Upholding the Status Quo

With the traditional party of British capitalism slated for an inevitable, historic defeat it's important that the B team is ready to pick up where the Tories have left off. And, indeed, that was looking to be the case until Keir Starmer fluffed his initial response to Israel's massacres in Gaza. Who knew soft soaping war crimes would lead to a loss of support among Muslims and parts of progressive opinion? And this is a problem for the smooth transfer of government custodianship. With a lot of MPs defying Starmer's line and calling for a ceasefire and the loyalty of a core constituency coming unstuck, the reliability of Labour as a stable vehicle for bourgeois interests comes into question. Can Starmer repair his coalition and allow the minority interest to carry on before without having conceded anything on Britain's settled pro-Israel and pro-American status quo?

The line from Labour spox pushed out the door to do the Sunday morning shows has been consistent with David Lammy's efforts at articulating Labour's position.

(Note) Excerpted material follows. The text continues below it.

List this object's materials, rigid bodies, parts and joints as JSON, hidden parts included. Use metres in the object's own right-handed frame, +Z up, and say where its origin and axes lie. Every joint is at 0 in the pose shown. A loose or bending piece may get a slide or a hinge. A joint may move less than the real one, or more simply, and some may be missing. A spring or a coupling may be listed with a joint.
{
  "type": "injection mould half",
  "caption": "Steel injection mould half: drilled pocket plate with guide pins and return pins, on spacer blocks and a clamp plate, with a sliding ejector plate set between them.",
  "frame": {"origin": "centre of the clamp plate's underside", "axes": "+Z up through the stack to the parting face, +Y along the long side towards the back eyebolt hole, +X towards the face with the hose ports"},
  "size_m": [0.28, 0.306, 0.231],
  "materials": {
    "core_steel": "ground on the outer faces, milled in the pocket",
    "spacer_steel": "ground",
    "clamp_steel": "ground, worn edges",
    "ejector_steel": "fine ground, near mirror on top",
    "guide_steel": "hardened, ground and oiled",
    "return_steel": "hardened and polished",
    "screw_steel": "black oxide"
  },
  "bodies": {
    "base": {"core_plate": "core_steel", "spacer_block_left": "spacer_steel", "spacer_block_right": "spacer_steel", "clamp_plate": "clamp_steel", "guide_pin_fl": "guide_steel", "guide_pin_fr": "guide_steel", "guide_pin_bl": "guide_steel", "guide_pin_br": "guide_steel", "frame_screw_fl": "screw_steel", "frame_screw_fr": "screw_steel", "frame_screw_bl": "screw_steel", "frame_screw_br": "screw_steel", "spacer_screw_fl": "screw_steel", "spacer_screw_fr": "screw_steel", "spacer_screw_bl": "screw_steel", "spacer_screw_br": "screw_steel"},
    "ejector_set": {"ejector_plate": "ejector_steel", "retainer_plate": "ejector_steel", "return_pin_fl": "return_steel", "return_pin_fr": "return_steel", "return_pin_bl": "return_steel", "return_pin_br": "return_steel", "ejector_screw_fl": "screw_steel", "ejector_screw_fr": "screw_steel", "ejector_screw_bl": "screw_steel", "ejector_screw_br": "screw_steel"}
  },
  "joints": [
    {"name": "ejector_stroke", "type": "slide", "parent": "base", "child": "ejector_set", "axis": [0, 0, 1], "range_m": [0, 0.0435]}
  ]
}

And it's as wretched as you'd expect. Blithely skipping from the Yom Kippur war to the present, it's almost as if absolutely nothing happened between 1973 and 7th October of this year. As brutal and disgusting Hamas's attack was, how can this be separated out from and not be rooted in decades of assassinations, bombings, and ethnic cleansing against Palestinians? If horror is visited upon a colonised population, that they could bite back with ferocity and atrocity is always a possibility and one Israel's politicians invited. It was they, after all, who funded Hamas as a fundamentalist alternative to the PLO - a policy Netanyahu has carried on faithfully in an effort to divide resistance to the occupation. All of this will be known to Lammy, but because of Labour's historic fidelity to the bourgeois consensus on the Middle East this has to remain the great unsaid. Everyone was innocent prior to 7th October and responsibility for what came after falls squarely and solely on Hamas.

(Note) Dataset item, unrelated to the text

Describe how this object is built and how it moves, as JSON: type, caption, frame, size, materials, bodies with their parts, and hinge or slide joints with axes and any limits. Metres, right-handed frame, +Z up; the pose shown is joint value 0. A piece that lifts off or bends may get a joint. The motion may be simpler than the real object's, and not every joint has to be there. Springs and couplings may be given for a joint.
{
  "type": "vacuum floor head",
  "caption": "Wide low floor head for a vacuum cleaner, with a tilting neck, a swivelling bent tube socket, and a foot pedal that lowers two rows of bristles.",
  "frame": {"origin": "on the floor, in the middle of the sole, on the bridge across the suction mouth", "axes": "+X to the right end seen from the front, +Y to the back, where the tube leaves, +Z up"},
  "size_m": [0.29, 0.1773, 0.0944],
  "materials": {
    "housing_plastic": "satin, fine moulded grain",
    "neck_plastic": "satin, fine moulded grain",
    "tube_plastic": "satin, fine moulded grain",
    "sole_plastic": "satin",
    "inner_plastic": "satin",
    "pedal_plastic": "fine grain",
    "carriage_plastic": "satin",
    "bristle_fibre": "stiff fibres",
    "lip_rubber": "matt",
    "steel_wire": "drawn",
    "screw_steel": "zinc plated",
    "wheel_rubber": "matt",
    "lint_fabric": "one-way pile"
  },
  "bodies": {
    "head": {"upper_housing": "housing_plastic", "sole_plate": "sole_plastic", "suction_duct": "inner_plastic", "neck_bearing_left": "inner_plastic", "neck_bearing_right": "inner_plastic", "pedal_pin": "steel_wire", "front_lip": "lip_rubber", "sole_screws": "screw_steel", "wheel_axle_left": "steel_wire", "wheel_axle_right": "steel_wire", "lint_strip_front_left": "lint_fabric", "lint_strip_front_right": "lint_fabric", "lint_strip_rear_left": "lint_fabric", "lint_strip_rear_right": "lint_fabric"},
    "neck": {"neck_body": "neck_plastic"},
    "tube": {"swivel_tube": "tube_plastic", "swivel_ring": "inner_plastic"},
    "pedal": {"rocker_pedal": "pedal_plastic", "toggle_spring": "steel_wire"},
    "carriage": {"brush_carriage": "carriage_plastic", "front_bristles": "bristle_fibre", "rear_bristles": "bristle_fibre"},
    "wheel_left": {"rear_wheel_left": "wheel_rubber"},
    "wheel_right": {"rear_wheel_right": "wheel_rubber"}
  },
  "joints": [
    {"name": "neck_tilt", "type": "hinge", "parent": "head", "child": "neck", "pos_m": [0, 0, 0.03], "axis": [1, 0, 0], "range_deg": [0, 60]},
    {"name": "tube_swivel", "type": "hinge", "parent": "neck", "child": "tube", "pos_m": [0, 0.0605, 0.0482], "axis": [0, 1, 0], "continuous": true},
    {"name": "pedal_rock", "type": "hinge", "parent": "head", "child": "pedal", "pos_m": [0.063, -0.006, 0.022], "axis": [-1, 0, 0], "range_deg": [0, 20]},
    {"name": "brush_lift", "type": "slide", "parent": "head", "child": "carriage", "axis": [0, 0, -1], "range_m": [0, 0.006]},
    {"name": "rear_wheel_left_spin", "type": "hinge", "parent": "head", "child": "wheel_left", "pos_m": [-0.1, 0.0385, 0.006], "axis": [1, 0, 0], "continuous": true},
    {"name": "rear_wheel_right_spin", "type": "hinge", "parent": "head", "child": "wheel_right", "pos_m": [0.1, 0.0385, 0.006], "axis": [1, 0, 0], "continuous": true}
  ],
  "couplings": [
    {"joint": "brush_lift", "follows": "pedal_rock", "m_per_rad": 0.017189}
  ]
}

Lammy goes for the faux sympathy toward those who call of a ceasefire. We understand. "We all want the bloodshed and the suffering to end." Except, "we" don't. Does Netanyahu, who's stringing out the military campaign to forestall efforts at removing him from office? Do the murderous extremists of the settler movement using the cover of war to force Palestinians residents on the West Bank out of their homes? How about those wanting North Gaza annexed as a step toward their blood soaked fantasy of eretz Israel? Nor, actually, does the UK government and by extension Labour and the shadow foreign secretary. Lammy writes that a "humanitarian pause" is preferable to a ceasefire because Hamas will still hold hostages and fire its pitiful rockets at Israel. If he truly believes that's the case, then won't that happen anyway during the "pause"? If there was any honesty about the man he'd say what everyone already knows. The Labour leadership don't really care about Palestinians dying, and so are happy to wait for the White House to make the running. Humanitarian pauses are a form of words that mean nothing, but are a way of trying to appear concerned so Labour does not cop too much political damage.

When Lammy gets on to the subject of Palestinian casualties, the language used is Delphic to the point of obscenity. The siege conditions Gaza is under are "unacceptable". The spiralling number of dead is "shocking". Who's responsible? And when he does make a concrete demand of Israel, the coward hides behind Antony Blinken and his suggestion the IDF should make efforts to protect innocent lives. He goes on to describe a group of young Palestinians he met in the Summer whose lives were blighted by the occupation and settler encroachment. These weren't members of Hamas, but so moved was he by their plight that they got nary a mention in this year's party conference speech. Nor did Israel/Palestine figure in the year previously. But still, this is authentocrat posturing that shows he cares while limbering up to the big announcement - and one the leadership must be hoping will stem the crisis in core Muslim constituencies: that Labour in power will join most of the non-Western world and recognise a Palestinian state.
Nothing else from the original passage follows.